Es un hecho a destacar que cuando se habla de la existencia de democracia en nuestras tierras por alguna razón se prefiere hacer mención prioritaria a la posibilidad de realización de eventos electorales públicos; el muy fundamental respeto por los mecanismos institucionales plurales al parecer no posee tanta importancia. Sin embargo, una consecuencia concreta del proceso de destrucción institucional es la “creciente dificultad para configurar el espacio público, ante el debilitamiento del sentido de lo común (…). La preocupación por el espacio público, por lo común, por el mundo, está en el corazón de la acción política.” ( Daniel Innnerarity).
La creación institucional democrática implica reducir la distancia entre pensamiento y política, entre teoría y praxis. Es reconocer que la política es mucho más que la mera gestión gerencial y tecnocrática, y que implica fundamentalmente una idea de la sociedad, de los cambios en ella, y de los modos de consultar y debatir sobre dichos cambios.

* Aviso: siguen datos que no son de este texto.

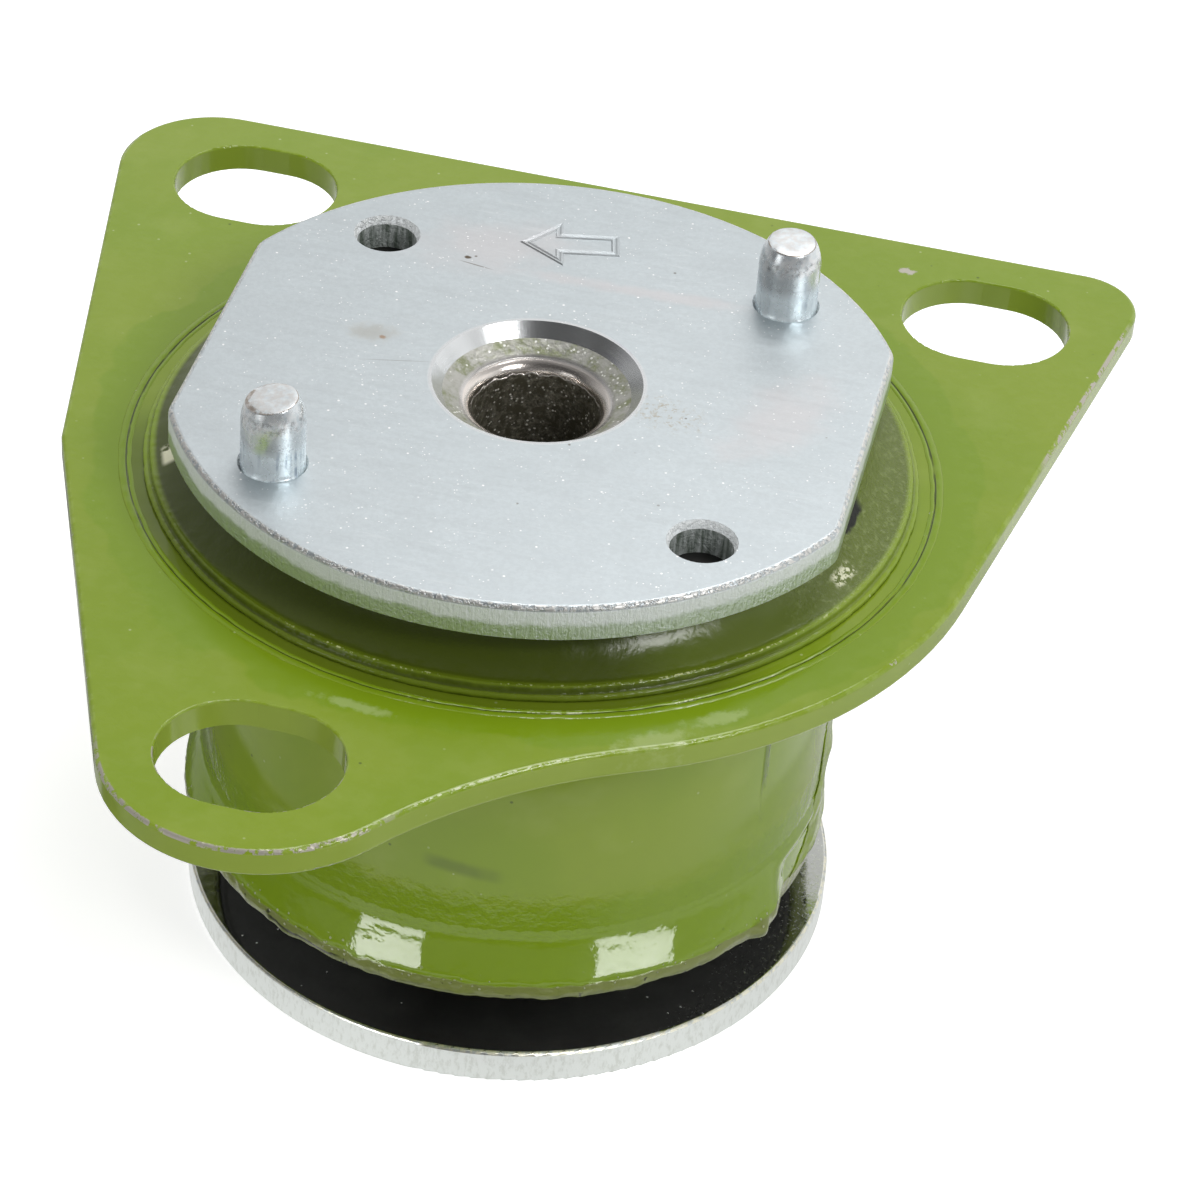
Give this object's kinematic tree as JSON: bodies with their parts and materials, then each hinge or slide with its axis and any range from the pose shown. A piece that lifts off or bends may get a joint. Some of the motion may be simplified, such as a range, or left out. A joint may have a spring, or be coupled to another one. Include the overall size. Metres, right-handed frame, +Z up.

Es asimismo promover reglas de juego –o sea, instituciones- que impulsen el debate de ideas y no la pereza ideológica; promover la meritocracia y no el clientelismo y el paternalismo.

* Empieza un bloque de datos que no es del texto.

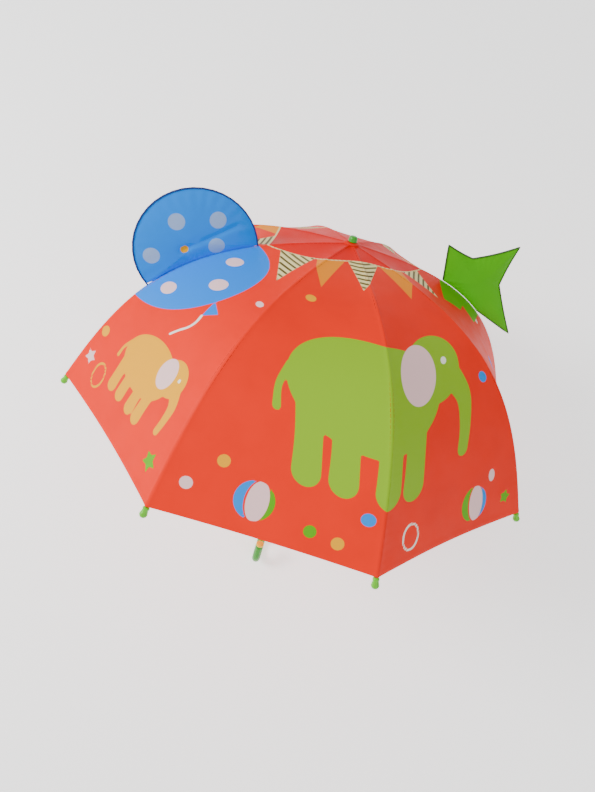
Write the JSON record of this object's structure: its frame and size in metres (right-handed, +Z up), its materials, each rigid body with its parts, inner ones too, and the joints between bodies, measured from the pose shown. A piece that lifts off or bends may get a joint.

Una prueba fehaciente de institucionalización estatal la constituye una real división de poderes (fundamental para los “checks and balances” de la definición de democracia según Dahrendorf). Aquí también los latinoamericanos en general, y los venezolanos en particular, mostramos graves déficits históricos. ¿Alguien se atrevería a afirmar que en nuestras sociedades políticas presidencialistas latinoamericanas el ejecutivo no ha controlado o no ha buscado casi siempre controlar, de alguna manera, los poderes legislativo y judicial?
Más aún: viendo el debilitamiento de los valores de la democracia y la libertad en las actuales arquitecturas institucionales regionales –OEA, Mercosur, CELAC, etc.-, así como los intentos de todo tipo de forzar las constituciones nacionales para permitir la reelección de los que están en el poder, o el olvido de la carta democrática -todo ello mientras se observa el permanentemente agresivo ataque a la democracia por parte del castro-chavismo-madurismo ¿alguien podría defender a rajatabla que América Latina vive en realidad un momento de esplendor democrático? ¿Sólo porque hay elecciones en la mayoría de los países? ¿O será porque hace décadas la situación, con tantas dictaduras militares, era peor?

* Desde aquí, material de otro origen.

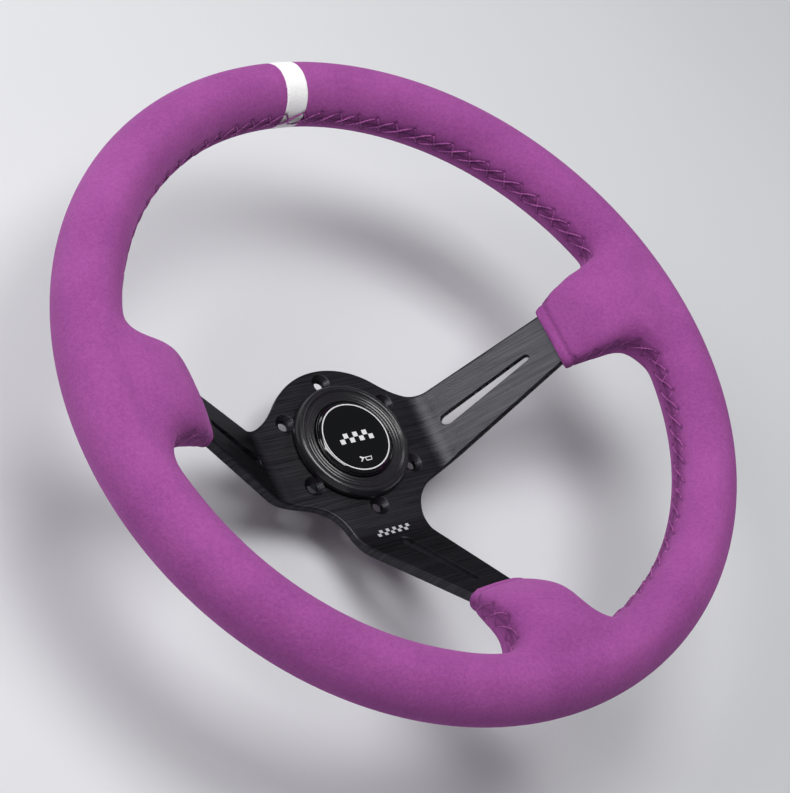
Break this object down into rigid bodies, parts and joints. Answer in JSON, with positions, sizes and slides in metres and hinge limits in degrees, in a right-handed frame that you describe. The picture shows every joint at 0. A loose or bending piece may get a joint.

América Latina se debate hoy entre dos modelos, uno pasivo y el otro muy activo. El pasivo, lo conforman las supuestas democracias electorales, mayoría hoy en el continente. Presidentes electos en procesos electivos plurales, pero bajo plataformas en las cuales lo sustantivo del hecho institucional democrático se diluye en las afirmaciones de costumbre: somos participativos, queremos diálogo, defendemos los derechos humanos, etc. Pero, en política exterior, cómo se alegran y se avispan a la hora de ponerse sus mejores galas, sus uniformes de vasallos, para ir a retratarse con el cadáver de Fidel en Cuba.
Es grave que los países democráticos posean unos presidentes que actúan más como vendedores ambulantes de sus productos, que como estadistas con valores, defensores de la democracia más allá de sus fronteras. Lo que le acaba de pasar hace un par de semanas a Santos en la OEA es una pequeña muestra de lo que le viene pasando hace años a los demócratas venezolanos: los intereses prevalecen sobre los principios.
En conclusión, me perdonará el amigo lector, pero en la OEA hoy actúan sólo dos democracias con mayúsculas: Estados Unidos y Canadá. Son en estos momentos los únicos países que respetan en la práctica los valores y las instituciones democráticas señaladas en la definición de Dahrendorf mencionada arriba.